Data residency used to be a procurement conversation. You signed a data processing agreement, the vendor named a region, and a clause asserted that your data stayed inside it. For analytical workloads that was largely sufficient. For generative AI it is not, because the data does not merely sit in a region, it moves through a model whose weights, operator, and legal nationality may all sit somewhere else, and the prompt you send to that model is itself the sensitive data. Residency has become an architecture problem, and the architecture has consequences that a contract clause cannot paper over.
European enterprises now face a genuine trade-off rather than a checkbox. The frontier models, measured on most capability benchmarks, are predominantly operated by US companies, and even when hosted in an EU region they remain subject to the legal reach of their parent jurisdiction. The in-region, EU-operated alternatives have closed much of the capability gap but not all of it. Choosing between them is a real decision with real costs on both sides, and pretending otherwise, in either direction, is how organisations end up either non-compliant or needlessly handicapped.
What sovereignty actually requires
It helps to separate three things that get bundled under 'sovereign AI'. The first is data residency: the personal data and the prompts physically remain on infrastructure inside the EEA. The second is operational sovereignty: the entity that can technically access the running system, including for support and maintenance, is itself EU-controlled, so that no foreign administrator can be compelled to hand over data. The third is jurisdictional sovereignty: the provider is not subject to extraterritorial laws, the US CLOUD Act being the one European data protection authorities cite most often, that could compel disclosure regardless of where the bytes sit.

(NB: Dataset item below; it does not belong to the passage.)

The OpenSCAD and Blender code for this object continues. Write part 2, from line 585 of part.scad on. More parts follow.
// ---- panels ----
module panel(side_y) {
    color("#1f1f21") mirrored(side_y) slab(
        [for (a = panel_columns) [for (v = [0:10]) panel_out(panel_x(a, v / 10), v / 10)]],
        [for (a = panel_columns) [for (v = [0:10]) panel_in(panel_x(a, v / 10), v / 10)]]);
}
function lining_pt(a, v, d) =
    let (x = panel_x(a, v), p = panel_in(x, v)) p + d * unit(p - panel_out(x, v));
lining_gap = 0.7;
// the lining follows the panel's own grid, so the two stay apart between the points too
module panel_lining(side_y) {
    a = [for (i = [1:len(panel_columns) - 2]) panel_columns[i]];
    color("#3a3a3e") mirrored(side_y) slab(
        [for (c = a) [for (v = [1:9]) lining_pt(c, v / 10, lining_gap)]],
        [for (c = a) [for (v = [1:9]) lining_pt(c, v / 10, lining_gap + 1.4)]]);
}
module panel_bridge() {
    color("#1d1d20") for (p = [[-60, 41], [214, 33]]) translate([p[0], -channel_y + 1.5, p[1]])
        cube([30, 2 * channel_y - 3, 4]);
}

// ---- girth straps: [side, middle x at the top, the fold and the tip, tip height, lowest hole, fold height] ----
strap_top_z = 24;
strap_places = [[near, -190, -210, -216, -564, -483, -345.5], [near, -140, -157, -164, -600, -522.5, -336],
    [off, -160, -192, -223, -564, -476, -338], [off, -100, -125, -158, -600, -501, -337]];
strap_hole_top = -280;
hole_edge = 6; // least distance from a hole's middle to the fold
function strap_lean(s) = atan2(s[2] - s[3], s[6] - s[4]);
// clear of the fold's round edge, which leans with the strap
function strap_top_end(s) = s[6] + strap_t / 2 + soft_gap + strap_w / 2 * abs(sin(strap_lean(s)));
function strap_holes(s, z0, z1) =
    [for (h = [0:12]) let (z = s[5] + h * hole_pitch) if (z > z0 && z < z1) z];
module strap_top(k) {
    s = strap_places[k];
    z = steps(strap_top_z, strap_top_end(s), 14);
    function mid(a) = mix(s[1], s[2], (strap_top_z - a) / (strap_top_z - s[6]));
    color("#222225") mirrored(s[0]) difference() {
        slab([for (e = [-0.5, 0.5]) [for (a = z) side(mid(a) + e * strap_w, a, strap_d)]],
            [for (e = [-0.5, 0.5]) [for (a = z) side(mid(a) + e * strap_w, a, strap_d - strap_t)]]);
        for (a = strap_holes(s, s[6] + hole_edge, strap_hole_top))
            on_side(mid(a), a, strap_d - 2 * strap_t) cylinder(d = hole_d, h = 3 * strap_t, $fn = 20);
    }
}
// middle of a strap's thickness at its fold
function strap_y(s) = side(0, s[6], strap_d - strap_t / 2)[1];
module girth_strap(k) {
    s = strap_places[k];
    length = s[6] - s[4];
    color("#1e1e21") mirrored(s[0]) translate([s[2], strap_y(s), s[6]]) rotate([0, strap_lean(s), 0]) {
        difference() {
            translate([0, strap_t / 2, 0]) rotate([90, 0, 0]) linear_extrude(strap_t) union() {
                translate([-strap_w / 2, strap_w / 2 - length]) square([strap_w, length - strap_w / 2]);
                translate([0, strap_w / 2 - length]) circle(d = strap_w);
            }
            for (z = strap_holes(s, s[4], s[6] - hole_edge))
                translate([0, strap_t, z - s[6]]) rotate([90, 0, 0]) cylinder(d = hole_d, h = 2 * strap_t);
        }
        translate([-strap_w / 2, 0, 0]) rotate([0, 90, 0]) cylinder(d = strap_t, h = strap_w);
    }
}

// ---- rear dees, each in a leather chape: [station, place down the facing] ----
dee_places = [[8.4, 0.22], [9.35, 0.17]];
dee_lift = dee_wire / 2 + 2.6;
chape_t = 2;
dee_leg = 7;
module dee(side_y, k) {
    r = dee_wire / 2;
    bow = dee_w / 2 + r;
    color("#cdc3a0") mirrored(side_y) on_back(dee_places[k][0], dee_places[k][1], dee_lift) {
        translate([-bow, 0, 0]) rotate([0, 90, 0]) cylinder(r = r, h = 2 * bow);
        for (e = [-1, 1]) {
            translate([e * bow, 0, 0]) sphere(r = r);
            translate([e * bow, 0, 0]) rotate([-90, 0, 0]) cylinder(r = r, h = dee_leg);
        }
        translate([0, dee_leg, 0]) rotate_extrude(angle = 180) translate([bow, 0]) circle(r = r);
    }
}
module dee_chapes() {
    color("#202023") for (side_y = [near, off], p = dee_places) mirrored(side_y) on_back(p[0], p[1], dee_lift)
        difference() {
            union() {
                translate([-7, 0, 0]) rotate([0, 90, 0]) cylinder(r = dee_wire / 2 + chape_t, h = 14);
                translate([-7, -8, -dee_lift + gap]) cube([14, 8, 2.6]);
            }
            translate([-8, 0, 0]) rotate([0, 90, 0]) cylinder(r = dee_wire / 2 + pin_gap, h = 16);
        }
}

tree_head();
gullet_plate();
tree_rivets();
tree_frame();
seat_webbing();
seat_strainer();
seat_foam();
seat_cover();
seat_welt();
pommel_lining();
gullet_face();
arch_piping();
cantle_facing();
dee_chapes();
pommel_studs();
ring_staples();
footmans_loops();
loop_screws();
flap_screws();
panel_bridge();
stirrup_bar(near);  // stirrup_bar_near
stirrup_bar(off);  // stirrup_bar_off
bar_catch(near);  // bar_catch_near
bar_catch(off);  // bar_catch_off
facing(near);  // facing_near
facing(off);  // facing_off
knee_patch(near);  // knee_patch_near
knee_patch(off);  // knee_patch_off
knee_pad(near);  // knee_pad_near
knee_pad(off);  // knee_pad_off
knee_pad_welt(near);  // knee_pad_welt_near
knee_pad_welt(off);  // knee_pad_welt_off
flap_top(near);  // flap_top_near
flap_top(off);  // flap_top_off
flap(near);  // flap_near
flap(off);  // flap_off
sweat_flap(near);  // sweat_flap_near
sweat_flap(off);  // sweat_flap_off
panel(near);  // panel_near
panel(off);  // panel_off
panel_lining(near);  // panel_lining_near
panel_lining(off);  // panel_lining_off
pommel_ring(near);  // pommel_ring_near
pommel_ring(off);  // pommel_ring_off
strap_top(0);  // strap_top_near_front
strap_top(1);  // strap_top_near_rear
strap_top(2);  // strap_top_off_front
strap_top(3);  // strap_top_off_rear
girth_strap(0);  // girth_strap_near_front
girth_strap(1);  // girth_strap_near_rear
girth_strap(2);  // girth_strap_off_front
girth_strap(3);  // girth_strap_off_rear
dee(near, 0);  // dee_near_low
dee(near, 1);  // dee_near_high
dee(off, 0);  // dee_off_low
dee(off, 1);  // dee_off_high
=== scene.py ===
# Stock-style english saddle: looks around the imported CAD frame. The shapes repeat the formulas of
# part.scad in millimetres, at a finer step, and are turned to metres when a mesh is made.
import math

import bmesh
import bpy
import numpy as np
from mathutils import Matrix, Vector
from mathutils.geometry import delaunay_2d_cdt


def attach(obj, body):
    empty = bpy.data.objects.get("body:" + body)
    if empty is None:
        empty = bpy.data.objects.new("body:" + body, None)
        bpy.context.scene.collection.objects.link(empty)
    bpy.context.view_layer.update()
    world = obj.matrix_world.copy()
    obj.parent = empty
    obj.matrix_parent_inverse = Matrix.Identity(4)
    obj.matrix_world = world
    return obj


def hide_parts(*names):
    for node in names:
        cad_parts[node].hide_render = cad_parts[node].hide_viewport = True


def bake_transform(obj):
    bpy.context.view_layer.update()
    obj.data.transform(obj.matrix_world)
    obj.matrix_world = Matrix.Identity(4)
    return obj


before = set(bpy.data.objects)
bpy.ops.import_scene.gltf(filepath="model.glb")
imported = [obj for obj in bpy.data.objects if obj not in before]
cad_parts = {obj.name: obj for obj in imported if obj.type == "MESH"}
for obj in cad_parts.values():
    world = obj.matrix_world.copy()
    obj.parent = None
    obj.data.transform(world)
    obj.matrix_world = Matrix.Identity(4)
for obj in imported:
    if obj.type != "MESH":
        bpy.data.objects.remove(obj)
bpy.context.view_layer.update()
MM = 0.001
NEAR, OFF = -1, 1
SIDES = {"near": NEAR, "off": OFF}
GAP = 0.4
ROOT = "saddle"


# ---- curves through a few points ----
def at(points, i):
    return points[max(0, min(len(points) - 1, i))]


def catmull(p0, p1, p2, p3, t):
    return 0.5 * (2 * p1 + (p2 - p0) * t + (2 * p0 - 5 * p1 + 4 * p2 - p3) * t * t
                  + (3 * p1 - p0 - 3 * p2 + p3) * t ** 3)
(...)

GDPR governs the personal data flowing through these systems regardless of model choice, and Chapter V still governs any transfer outside the EEA, including the implicit transfer that occurs when a prompt containing personal data reaches a model operated under foreign control. Layered on top, the EU AI Act's obligations phase in through 2026 and 2027, and several member states add national rules for public sector and critical infrastructure, France's SecNumCloud qualification and Germany's BSI C5 being the most concrete. A US frontier model hosted in a Frankfurt region satisfies the first requirement and, depending on the contract and the operator, frequently not the second or third. Knowing which of the three you actually need is the whole decision.
The EU-hosted option and what it costs you
The practical sovereign architecture keeps both the data and the inference in-region. That means an EU-operated model, Mistral being the most prominent European frontier developer, or an open-weights model such as Llama or Qwen that you host yourself on EU infrastructure, behind a retrieval layer whose vector store and document corpus also never leave the region. Self-hosting open weights gives you the strongest sovereignty position, because nothing leaves machines you control, at the cost of running the inference infrastructure yourself, which is a real and recurring engineering commitment rather than a settled solved problem.
The trade-off you are accepting is capability and operating burden. On the hardest reasoning, coding, and long-context tasks the leading US frontier models retain an edge, and that edge is widest exactly where the work is most valuable. You are also taking on patching, scaling, and evaluation work that a managed frontier API absorbs for you. The honest framing for a board is not 'sovereign or not' but 'for which workloads is the sovereignty premium worth a measurable capability and operating cost, and for which is it not'. That question has different answers for different data classes, and answering it well is the actual work.
A workload-by-workload architecture
The mistake is treating this as one decision for the whole organisation. The right unit is the workload, segmented by data classification. Public and low-sensitivity content, marketing drafts, summaries of already-public documents, can use the strongest available model wherever it runs, because there is little to protect. Special-category personal data under Article 9, health and biometric records, and anything touching national critical infrastructure should default to the in-region, EU-operated path even at a capability cost, because the downside of a transfer finding is regulatory and reputational rather than merely commercial.
The interesting middle is where most real work sits, and it is where a hybrid architecture earns its complexity. Keep an EU-hosted model as the default for anything carrying personal data, and route the genuinely hard, low-sensitivity reasoning tasks to a frontier model under appropriate safeguards. This requires a routing layer that classifies each request by data sensitivity before it chooses a model, which is more engineering than a single endpoint, and it is the design that lets a European enterprise stay compliant without conceding the capability frontier on the work where capability actually pays. The classifier is the asset. Build it once, well, and the model market underneath it becomes a set of swappable choices rather than a single irreversible bet.